Historiographie du procès de l'ordre du Temple

L'historiographie du procès l'ordre du Temple a pour but d'aborder de manière analytique l'évolution des recherches sur l'ordre du Temple.

Avant le XVIIIe siècle

Paru originellement en 1654, l'ouvrage Histoire de l'ordre militaire des Templiers, ou chevaliers du Temple de Jérusalem, écrit par Pierre Dupuy, prend clairement le parti de l'accusation. On peut raisonnablement penser que ce livre, paru pendant la monarchie, ne peut aller à l'encontre de Philippe IV le Bel, surtout venant du conseiller et garde de la bibliothèque du roi de France. En voici d'ailleurs un extrait parlant, provenant de l'avant-propos (pages IV et V):

« [...] Le partâge et l'employ de ces biens d'une part, & de l'autre la confiance des principaux Chevaliers à protester de leur innocence au milieu des tortûres, des supplices & jusqu'à la mort, donnerent lieu à plusieurs Ecrivains Catholiques & Heteroxodes de soutenir, que les Chevaliers du Temple avoient été condamnés injustement. Ils publieront que Philippe le Bel avoit suivi les vues de ses interets propres dans leur condamnation, plutot que les regles de l'equité & de la justice, & que le pape Clement V avoit abandonné les Templiers au bras séculier par pûre complaisance pour le Roy de France. Il étoit donc important pour la gloire de l'un & de l'autre & pour l'honneur de la Religion, de montrer le contraire, & d'engager le Public par des bonnes Preuves & de puissans moyens à réformer le jugement qu'il sembloit avoir porté d'abord sur la condamnation des Templiers avec un peu trop de légèreté [...] »

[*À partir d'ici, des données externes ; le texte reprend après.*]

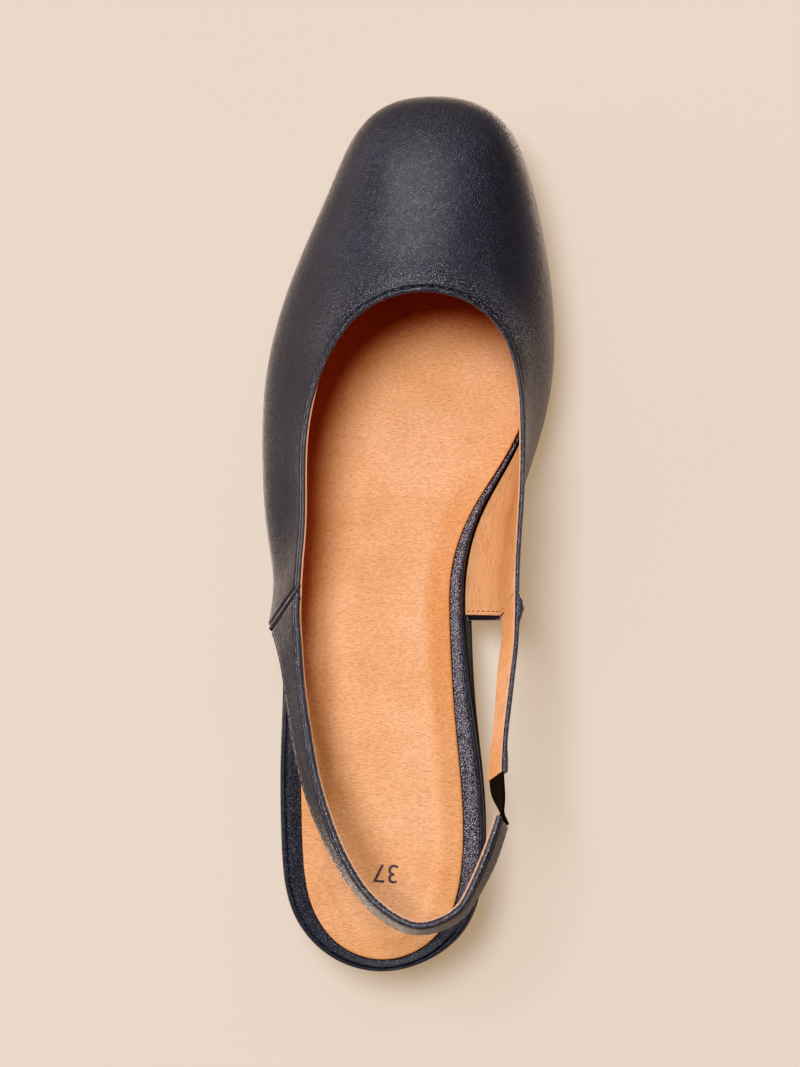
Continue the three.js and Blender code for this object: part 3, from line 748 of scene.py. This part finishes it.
rearFace = strapFace(rearStrapTable, strapLook)
addPiece("strap_rear_leather", softSheet(rearFace, strapLook["leather"]), "navyStrapLeather", ["strap_rear"])
rearInside = ribbonGrid(rearStrapTable, strapLook["lengthSteps"], 18,
                        lead=strapLook["liningLead"], drop=strapLook["liningDrop"])
rearInside = moved(rearInside, 0.05 - strapLook["leather"])
addPiece("strap_rear_lining", softSheet(rearInside[:-1, 1:], strapLook["lining"]), "tanLiningLeather")

# The inner strap's table is its lined face, so its leather lies behind that, outwards. It is
# thicker in the knot at the seam and where it is folded at the elastic.
innerFace = ribbonGrid(innerStrapTable, 120, 24, lead=1.0, drop=0.2)
innerBehind = ribbonGrid(innerStrapTable, 200, 24, lead=strapLook["seamLead"])
innerBehind = moved(innerBehind, 0.05 - strapLook["lining"])
fromSeam, fromEnd = endDistance(innerBehind, 0)
knot = strapLook["knot"] * bell(fromSeam - strapLook["knotIn"], strapLook["knotWide"])
innerThick = strapLook["innerLeather"] + knot - 0.5 * bell(fromSeam - 0.6, 0.5)
innerThick = innerThick + strapLook["endFold"] * smoothStep(fromEnd, *strapLook["foldFrom"])
addPiece("strap_inner_lining", softSheet(innerFace[:-1, 1:], strapLook["lining"]), "tanLiningLeather")
addPiece("strap_inner_leather", softSheet(innerBehind, innerThick), "navyStrapLeather", ["strap_inner"])
elasticFace = ribbonGrid(elasticTable, 60, 14, 0.5, lead=1.6, tail=1.6)
addPiece("elastic_band", softSheet(elasticFace, 1.0), "wovenElastic", ["strap_elastic"])
print("straps done")

soleSideSteps = 170
vampRow = 6  # a row of edgeTable where the upper hides the rim
fineEdge = solePlaces(soleSideSteps)
fineRows = edgeAt(fineEdge)
insoleBase = shoe["outsole"] + shoe["gap"]
insoleTop = insoleBase + shoe["insole"]
sockBase = insoleTop + shoe["gap"]
frontRim = edgeRows[vampRow][2]
innerSide = np.arange(len(fineEdge)) < len(fineEdge) // 2
openness = smoothStep(fineRows[:, 2], frontRim, 3 * frontRim)  # 0 under the vamp, 1 behind the ball

rimLook = {  # share of the rim, height over the board in millimetres where the rim is bare
    "side": [(0.0, -2.4), (-0.02, -1.2), (-0.02, 0.0), (0.0, 0.35)],
    "top": [(0.02, 0.62), (0.05, 0.82), (0.09, 0.98), (0.13, 1.06), (0.17, 1.06), (0.21, 0.96), (0.245, 0.78),
            (0.275, 0.70), (0.31, 0.80), (0.36, 0.93), (0.42, 0.98), (0.50, 0.95), (0.60, 0.88), (0.70, 0.79),
            (0.80, 0.70), (0.90, 0.60), (0.97, 0.50), (1.02, 0.36), (1.06, 0.1)],
    "margin": (0.27, 1.0), "openFrom": (6.0, 40.0),
}


# The insole's wrapped edge: a bead outside, a groove, then a flat margin up to the sock. Under
# the upper it is lower and plain. On the inner side's margin the grain stands open, and pale speckles are
# painted on it as a painted sheen.
def insoleBody(look):
    rim = fineRows[:, 2]
    loops = [soleLoop(fineEdge, 0.6 * frontRim, insoleBase), soleLoop(fineEdge, 0.1, insoleBase + 0.15)]
    for share, height in look["side"] + look["top"]:
        under = np.minimum(height, -0.5 * share)
        lifted = under * (1 - openness) + height * openness
        loops.append(soleLoop(fineEdge, share * rim, insoleTop + lifted))
    loops.append(soleLoop(fineEdge, rim * 1.06 + 0.6, insoleTop + 0.1))
    body = stackedBody(loops, insoleBase, insoleTop + 0.1)
    low, high = look["margin"]
    flat = [0.0, 0.0] + [float(low < share < high) for share, height in look["side"] + look["top"]] + [0.0]
    tone = np.zeros(len(body["points"]))
    # inner-side margin: open grain, and the place of the painted sheen speckles
    grainAndPaintedSheen = innerSide * smoothStep(fineRows[:, 1], *look["openFrom"])
    tone[:len(loops) * len(fineEdge)] = np.outer(flat, grainAndPaintedSheen).ravel()
    return body | {"tone": tone}


addPiece("insole_cover", insoleBody(rimLook), "navyRimLeather", ["insole"])

sockLook = {  # millimetres
    "roundOff": [(0.0, 0.0), (-0.05, 0.5), (0.0, 0.85), (0.15, 1.05), (0.4, 1.17)],
    "rings": [0.8, 1.4, 2.2, 3.0, 3.8, 4.6, 5.4, 6.2, 7.0, 7.8, 8.6, 9.4, 10.4],
    "dip": 0.75, "dipFrom": 5.4, "dipTo": 8.8, "dipEnds": (112.0, 140.0),
    "deepTo": (4.5, 8.5), "deepWaist": (95.0, 42.0), "deepHeel": (30.0, 30.0), "heelShare": 0.35,
}


# How far the sock sinks under the foot, away from its raised margin, behind the ball.
def sockDip(along, inset):
    behindBall = 1 - smoothStep(along, *sockLook["dipEnds"])
    return sockLook["dip"] * behindBall * smoothStep(inset, sockLook["dipFrom"], sockLook["dipTo"])


def sockHeight(points, inset=99.0):
    along = points[..., 1]
    return underside(along) + sockBase + shoe["sock"] - sockDip(along, inset)


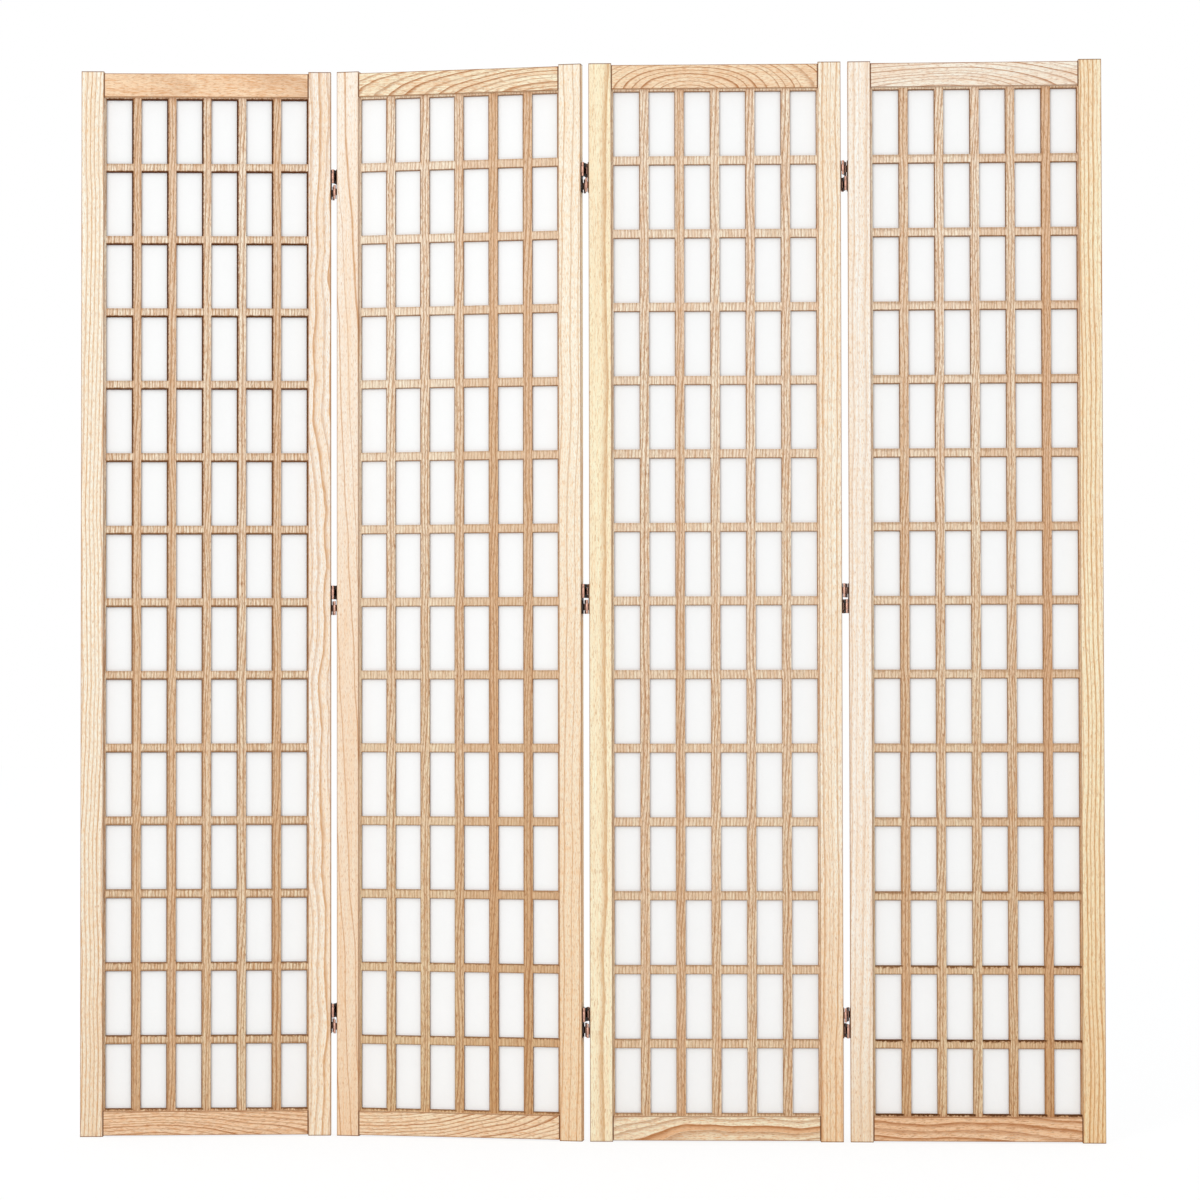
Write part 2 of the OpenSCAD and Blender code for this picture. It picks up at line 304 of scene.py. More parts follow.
# Fine grain: noise drawn out along z. Fibres are hair-thin; Streaks are short bundles of them, Pores
# thin dark dashes, Bands a few millimetres wide and long, and Mottle is broad and soft.
def makeFineGrain():
    group, given, out = startGroup("fineGrain", ["Vector"], ["Seed"], grainLayers)
    shifted = vectorCalc(group, "ADD", given["Vector"], given["Seed"])
    masks = {}
    for name, layer in grainLayers.items():
        pattern = stretchedNoise(group, shifted, layer["scales"], layer["detail"], 0.6)
        masks[name] = ramp(group, pattern, *layer["values"])
    bundled = calc(group, "MULTIPLY_ADD", masks["Fibres"], 0.75, 0.35)
    masks["Streaks"] = times(group, masks["Streaks"], bundled)
    for name, mask in masks.items():
        group.links.new(mask, out[name])
    return group


# Arris: near the edges of a board, where the second smallest of the three distances to its faces
# is small. Ends: near its two ends. Both are full at first and fade out a little past Width.
def makeBoardEdges():
    group, given, out = startGroup("boardEdges", ["Vector", "Half Size"], ["Width"], ["Arris", "Ends"])
    outward = vectorCalc(group, "ABSOLUTE", given["Vector"])
    x, y, z = splitVector(group, vectorCalc(group, "SUBTRACT", given["Half Size"], outward))
    second = larger(group, smaller(group, x, y), smaller(group, larger(group, x, y), z))
    fullUpTo = times(group, given["Width"], 0.4)
    arris = ramp(group, second, fullUpTo, times(group, given["Width"], 1.1), 1.0, 0.0)
    ends = ramp(group, z, fullUpTo, times(group, given["Width"], 1.3), 1.0, 0.0)
    group.links.new(arris, out["Arris"])
    group.links.new(ends, out["Ends"])
    return group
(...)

Il semble donc qu'il existe déjà à cette époque une division parmi les historiens, aussi ténue soit-elle. La fin de l'avant-propos (Page VIII) ne laisse, quant à elle, plus aucun doute sur l'objectif de l'auteur :

« [...] On espere qu'après la lectûre de cet Ouvrâge, on sera pleinement convaincu, 1. Que la conduite de Clement V. celle du Concile de Vienne & des Prélats de plusieurs Royaumes, aussi bien que celle des Princes & Juges Laïques à l'égard des Templiers a été très régulière & très èquitable: 2. Que ces Chevaliers étoient véritablement coupâbles des afreux excès & impiétés dont on les accusoit; 3. Que ces excès & impiétés étoient des crimes non pas seulement échappés à la foiblesse des particuliers, mais adoptés par le Corps, & pour ainsi dire jurés de profession. 4. Qu'il étoit tems & nécessaire d'arracher cette yvraye du champ du Seigneur, de peur qu'elle ne vint a être nuisible au bon grain.[...] »

XVIIIe et XIXe siècles

Avec le déclin de la royauté et l'émergence des pensées révolutionnaires, on voit apparaître des avis divergents, parmi les plus illustres. Tel Voltaire[Note 1], dans son Essai sur les mœurs et l'esprit des nations, page 359 :

« [...] La rigueur des impôts, & la malversation du conseil du roi Philippe le bel dans les monnaies excita une sédition dans Paris. Les templiers qui avaient en garde le trésor du roi furent accusés d'avoir eu part à la mutinerie & on a vu déjà que Philippe le bel était implacable dans ses vengeances [...] II paraît évident que leur perte était résolue très longtemps avant cet éclat. L'accusation & l'emprisonnement sont de 1309 mais on a retrouvé des lettres de Philippe le bel au comte de Flandre datées de Melun, 1306, par lesquelles il le priait de se joindre à lui pour extirper les templiers. [...] »

En 1805, l'ouvrage Mémoire historique sur les Templiers, écrit par Philippe-Antoine Grouvelle, rappelle dans la page II de sa préface ce parti pris ancien porté sur l'accusation, largement majoritaire :

« [...] Cette tragique aventure est racontée assez uniformément, quant aux faits essentiels, par les historiens anciens. Mais ils varient sur les causes. Ils se partagent en accusateurs et en apologistes des Templiers. Les premiers forment le grand nombre. Quelques-uns seulement n'ont voulu les croire ni tout-à-fait coupables, ni tout-à-fait innocens des délits qui leur furent imputés. [...] »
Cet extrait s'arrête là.